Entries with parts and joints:

────────

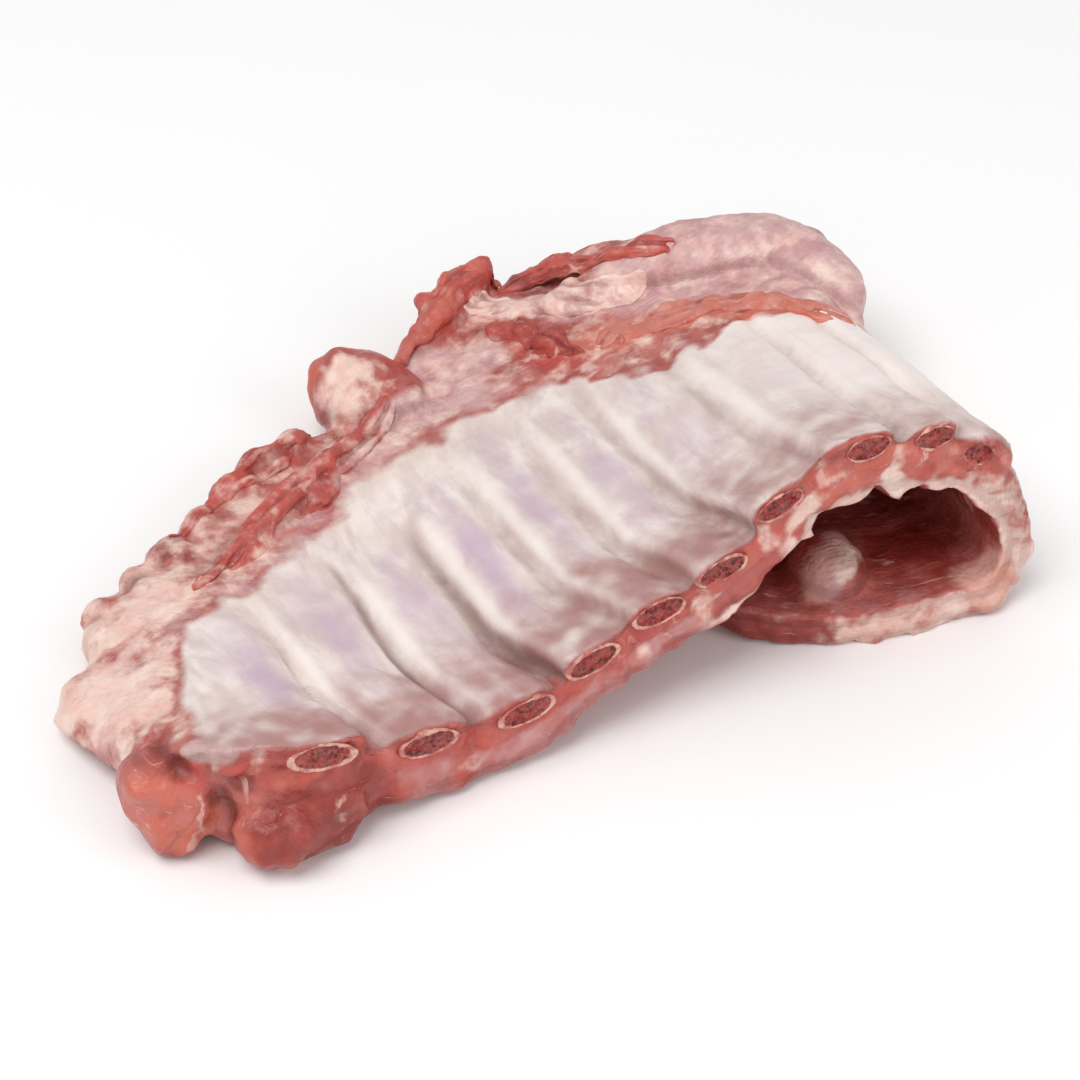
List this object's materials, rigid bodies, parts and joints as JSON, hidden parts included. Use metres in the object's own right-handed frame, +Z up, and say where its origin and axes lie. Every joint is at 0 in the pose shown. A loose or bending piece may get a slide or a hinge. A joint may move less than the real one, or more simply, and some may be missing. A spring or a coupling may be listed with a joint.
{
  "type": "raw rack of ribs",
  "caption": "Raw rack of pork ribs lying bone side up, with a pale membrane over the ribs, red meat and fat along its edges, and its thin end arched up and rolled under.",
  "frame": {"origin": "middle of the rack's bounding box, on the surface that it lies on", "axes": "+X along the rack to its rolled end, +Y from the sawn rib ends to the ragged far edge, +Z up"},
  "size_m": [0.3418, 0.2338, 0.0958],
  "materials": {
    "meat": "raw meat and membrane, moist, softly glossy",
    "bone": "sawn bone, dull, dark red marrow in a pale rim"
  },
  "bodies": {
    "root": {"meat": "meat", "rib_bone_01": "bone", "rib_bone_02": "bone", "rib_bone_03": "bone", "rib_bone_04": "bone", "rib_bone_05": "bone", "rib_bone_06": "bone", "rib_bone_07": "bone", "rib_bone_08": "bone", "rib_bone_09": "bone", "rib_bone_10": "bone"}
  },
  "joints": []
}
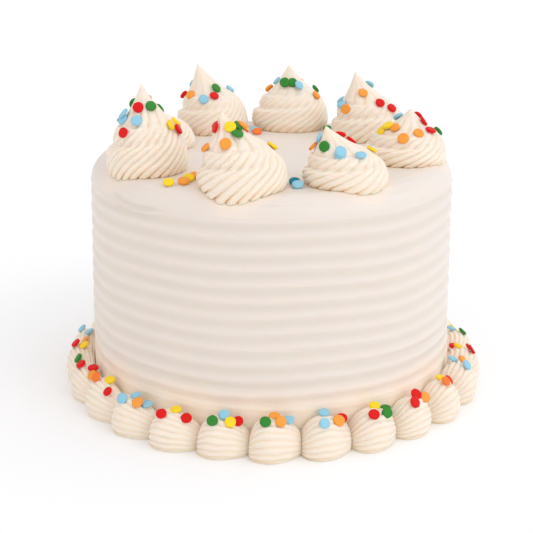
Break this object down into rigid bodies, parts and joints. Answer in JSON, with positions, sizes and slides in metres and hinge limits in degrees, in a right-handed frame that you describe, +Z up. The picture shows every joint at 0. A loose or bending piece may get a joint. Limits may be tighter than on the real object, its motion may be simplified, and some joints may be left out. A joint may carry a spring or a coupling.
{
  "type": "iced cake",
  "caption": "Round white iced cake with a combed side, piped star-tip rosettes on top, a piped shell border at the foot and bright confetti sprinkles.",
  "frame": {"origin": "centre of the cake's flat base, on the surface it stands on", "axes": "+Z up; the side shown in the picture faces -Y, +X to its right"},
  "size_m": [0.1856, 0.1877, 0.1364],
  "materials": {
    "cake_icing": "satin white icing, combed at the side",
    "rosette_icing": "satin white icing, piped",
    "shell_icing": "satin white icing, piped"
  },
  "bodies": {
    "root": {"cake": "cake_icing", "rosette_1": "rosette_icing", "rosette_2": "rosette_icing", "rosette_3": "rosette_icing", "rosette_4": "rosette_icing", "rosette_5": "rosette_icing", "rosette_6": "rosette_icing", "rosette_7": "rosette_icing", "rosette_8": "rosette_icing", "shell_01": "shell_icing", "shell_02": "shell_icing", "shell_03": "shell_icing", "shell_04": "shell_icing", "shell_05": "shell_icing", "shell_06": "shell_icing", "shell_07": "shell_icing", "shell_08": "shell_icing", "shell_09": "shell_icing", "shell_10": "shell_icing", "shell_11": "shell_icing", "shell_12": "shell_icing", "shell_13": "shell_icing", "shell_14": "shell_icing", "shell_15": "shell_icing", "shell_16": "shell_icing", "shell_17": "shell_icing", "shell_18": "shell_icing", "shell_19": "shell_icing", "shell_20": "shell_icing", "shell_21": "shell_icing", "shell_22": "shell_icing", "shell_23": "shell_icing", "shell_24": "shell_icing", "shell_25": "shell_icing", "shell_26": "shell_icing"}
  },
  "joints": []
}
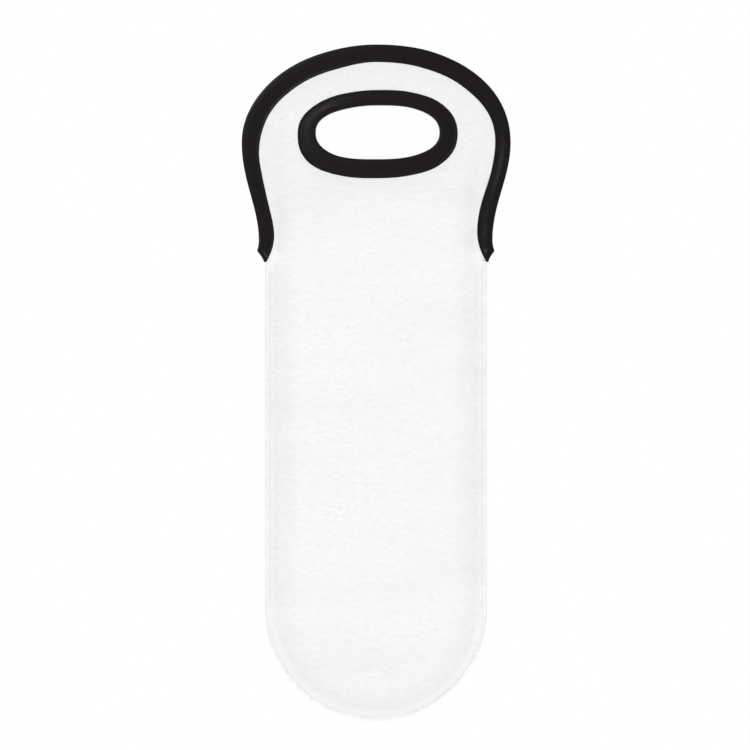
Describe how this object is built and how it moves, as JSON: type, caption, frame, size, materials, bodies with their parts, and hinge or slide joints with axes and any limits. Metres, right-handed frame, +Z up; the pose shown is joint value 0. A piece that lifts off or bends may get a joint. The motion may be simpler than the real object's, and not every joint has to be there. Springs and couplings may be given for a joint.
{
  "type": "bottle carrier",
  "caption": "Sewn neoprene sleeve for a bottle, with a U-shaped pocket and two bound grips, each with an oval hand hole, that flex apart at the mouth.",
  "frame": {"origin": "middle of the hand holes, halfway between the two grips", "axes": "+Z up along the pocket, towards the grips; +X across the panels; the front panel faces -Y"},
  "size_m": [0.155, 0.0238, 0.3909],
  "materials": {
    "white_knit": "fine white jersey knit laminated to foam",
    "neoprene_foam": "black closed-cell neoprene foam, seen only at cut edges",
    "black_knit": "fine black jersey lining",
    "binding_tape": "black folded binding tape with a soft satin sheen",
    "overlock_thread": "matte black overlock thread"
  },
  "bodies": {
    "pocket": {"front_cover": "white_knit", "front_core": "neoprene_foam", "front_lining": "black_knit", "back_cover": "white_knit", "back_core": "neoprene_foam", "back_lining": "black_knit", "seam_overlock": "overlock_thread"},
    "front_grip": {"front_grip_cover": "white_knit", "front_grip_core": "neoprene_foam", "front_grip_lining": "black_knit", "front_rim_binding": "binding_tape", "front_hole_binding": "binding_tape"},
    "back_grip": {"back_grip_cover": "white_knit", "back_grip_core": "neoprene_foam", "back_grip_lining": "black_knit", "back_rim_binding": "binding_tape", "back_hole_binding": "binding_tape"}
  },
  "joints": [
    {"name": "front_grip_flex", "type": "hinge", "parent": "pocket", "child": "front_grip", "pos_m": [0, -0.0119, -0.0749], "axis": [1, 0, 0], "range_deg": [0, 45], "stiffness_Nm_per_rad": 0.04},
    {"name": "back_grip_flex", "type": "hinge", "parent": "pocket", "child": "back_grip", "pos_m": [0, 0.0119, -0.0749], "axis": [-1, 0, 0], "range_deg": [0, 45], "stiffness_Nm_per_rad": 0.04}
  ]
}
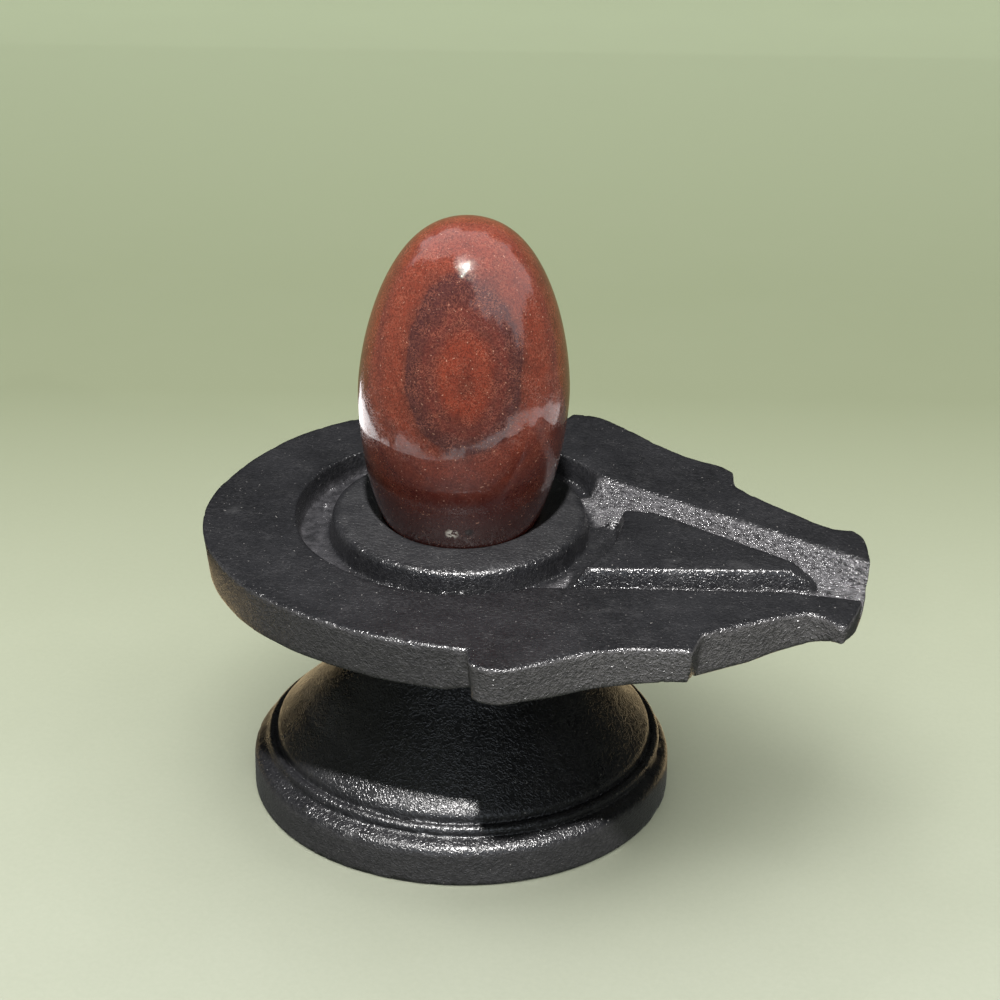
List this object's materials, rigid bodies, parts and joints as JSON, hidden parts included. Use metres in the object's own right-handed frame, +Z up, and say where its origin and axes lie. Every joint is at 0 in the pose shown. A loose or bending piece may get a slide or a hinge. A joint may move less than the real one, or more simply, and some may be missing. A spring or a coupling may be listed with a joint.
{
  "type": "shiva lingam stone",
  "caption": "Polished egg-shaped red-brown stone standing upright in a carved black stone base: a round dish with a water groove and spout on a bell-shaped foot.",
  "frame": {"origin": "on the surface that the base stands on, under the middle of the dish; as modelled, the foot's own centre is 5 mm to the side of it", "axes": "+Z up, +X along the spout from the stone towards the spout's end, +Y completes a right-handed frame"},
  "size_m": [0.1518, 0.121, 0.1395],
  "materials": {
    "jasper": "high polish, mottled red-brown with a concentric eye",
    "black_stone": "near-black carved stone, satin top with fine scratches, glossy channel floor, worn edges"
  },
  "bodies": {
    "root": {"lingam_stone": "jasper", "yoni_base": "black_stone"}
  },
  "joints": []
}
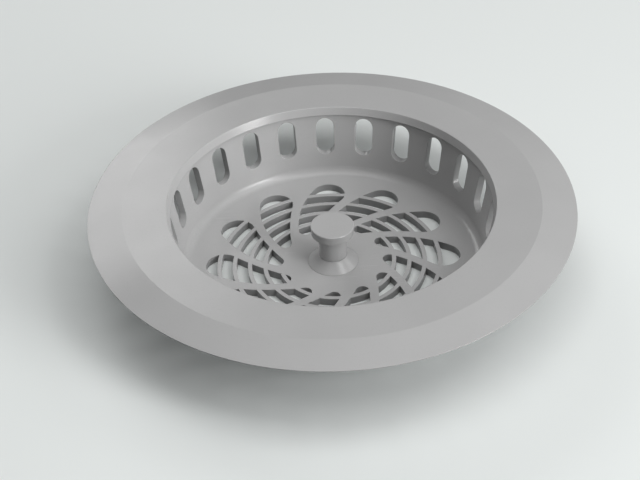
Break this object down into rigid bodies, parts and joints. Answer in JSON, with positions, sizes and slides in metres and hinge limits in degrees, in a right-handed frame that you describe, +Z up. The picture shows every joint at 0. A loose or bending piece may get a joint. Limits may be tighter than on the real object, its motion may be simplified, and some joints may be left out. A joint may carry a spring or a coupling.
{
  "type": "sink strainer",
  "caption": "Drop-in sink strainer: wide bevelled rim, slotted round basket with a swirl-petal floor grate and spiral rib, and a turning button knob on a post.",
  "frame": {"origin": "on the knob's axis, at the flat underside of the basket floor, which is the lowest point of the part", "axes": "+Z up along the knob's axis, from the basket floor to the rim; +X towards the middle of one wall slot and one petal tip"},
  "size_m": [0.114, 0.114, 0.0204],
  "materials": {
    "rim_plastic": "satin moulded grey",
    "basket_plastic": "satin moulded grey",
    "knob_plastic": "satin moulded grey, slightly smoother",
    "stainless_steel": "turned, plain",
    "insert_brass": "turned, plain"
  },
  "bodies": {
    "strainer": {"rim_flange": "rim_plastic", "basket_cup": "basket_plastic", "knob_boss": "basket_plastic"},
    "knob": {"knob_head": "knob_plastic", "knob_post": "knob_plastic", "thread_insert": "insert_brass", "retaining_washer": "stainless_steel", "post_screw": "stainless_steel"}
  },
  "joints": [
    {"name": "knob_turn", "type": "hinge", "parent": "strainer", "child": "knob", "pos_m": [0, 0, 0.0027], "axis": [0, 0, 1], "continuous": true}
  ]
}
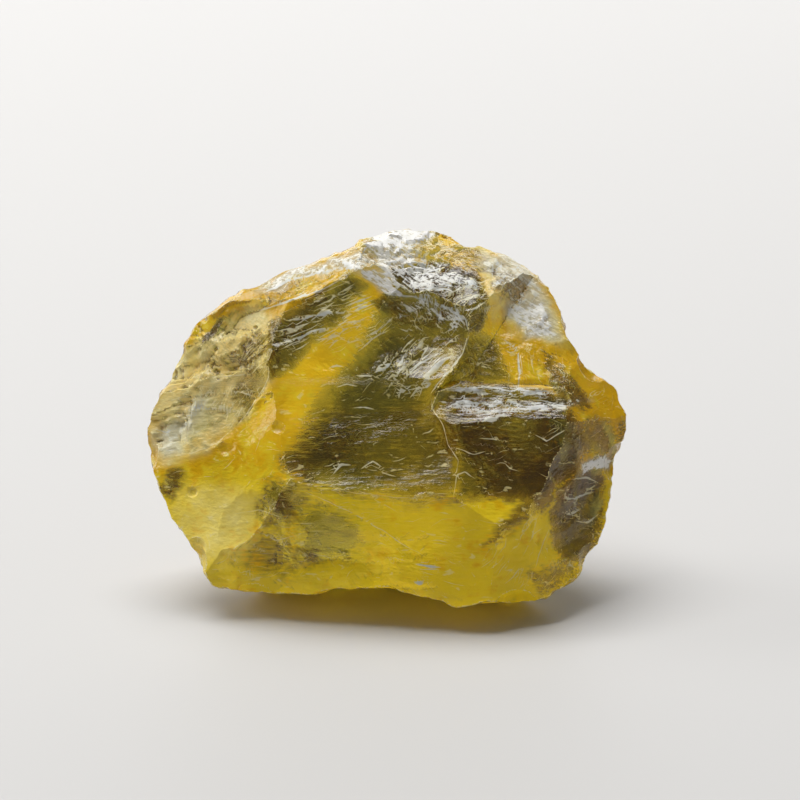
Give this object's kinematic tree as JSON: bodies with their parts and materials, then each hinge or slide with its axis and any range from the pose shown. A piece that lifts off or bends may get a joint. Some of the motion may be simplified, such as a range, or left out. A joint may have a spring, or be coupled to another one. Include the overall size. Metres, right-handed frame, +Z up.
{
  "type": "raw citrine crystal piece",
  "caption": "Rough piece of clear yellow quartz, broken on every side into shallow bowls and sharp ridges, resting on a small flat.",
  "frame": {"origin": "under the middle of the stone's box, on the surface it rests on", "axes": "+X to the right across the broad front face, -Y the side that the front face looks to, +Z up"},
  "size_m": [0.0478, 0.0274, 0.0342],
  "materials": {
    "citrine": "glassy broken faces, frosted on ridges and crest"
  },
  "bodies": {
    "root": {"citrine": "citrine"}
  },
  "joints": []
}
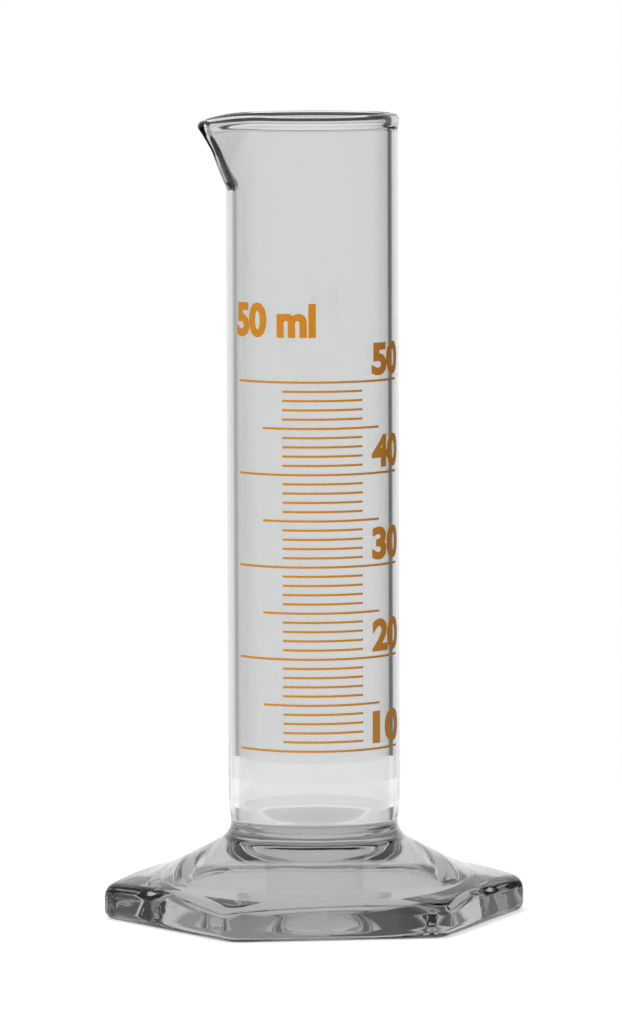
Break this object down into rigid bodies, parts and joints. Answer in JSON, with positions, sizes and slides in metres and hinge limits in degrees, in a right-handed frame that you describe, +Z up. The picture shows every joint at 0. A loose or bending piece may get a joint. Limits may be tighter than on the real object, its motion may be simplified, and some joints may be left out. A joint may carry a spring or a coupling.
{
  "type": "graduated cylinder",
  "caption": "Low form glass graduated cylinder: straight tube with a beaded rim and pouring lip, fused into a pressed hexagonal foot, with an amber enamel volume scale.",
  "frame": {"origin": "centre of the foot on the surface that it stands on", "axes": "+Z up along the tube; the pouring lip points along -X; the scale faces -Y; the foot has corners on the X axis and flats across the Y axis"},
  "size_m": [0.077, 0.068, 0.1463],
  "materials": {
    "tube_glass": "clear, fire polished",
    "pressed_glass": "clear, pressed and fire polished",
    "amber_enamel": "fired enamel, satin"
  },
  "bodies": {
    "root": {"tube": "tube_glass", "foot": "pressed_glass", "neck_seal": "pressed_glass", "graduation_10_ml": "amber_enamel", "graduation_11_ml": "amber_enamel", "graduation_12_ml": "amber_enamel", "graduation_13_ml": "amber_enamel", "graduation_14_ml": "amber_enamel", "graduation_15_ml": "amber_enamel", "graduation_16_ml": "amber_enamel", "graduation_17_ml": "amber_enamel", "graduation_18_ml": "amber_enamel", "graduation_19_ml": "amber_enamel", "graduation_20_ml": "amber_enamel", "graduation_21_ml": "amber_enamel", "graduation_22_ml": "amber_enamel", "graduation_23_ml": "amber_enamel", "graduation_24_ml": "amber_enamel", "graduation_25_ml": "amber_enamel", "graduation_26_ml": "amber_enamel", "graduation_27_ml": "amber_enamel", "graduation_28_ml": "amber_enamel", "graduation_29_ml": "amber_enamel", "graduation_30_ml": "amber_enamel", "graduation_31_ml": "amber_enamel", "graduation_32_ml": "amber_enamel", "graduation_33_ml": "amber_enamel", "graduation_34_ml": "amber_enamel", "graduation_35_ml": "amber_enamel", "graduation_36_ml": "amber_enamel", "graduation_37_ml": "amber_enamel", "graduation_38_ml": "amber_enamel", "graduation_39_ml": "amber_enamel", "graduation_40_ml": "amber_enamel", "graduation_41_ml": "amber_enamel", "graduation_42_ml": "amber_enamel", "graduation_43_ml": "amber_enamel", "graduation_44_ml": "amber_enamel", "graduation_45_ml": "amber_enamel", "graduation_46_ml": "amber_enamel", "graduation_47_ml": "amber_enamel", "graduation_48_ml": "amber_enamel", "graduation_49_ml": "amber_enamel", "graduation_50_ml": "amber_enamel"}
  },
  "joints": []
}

────────

■ **SET EXERCISE**:
Select all lines in the listing that include the word "each".

■ **TASK RESPONSE**:
  "caption": "Sewn neoprene sleeve for a bottle, with a U-shaped pocket and two bound grips, each with an oval hand hole, that flex apart at the mouth.",
Give this object's kinematic tree as JSON: bodies with their parts and materials, then each hinge or slide with its axis and any range from the pose shown. A piece that lifts off or bends may get a joint. Some of the motion may be simplified, such as a range, or left out. A joint may have a spring, or be coupled to another one. Include the overall size. Metres, right-handed frame, +Z up.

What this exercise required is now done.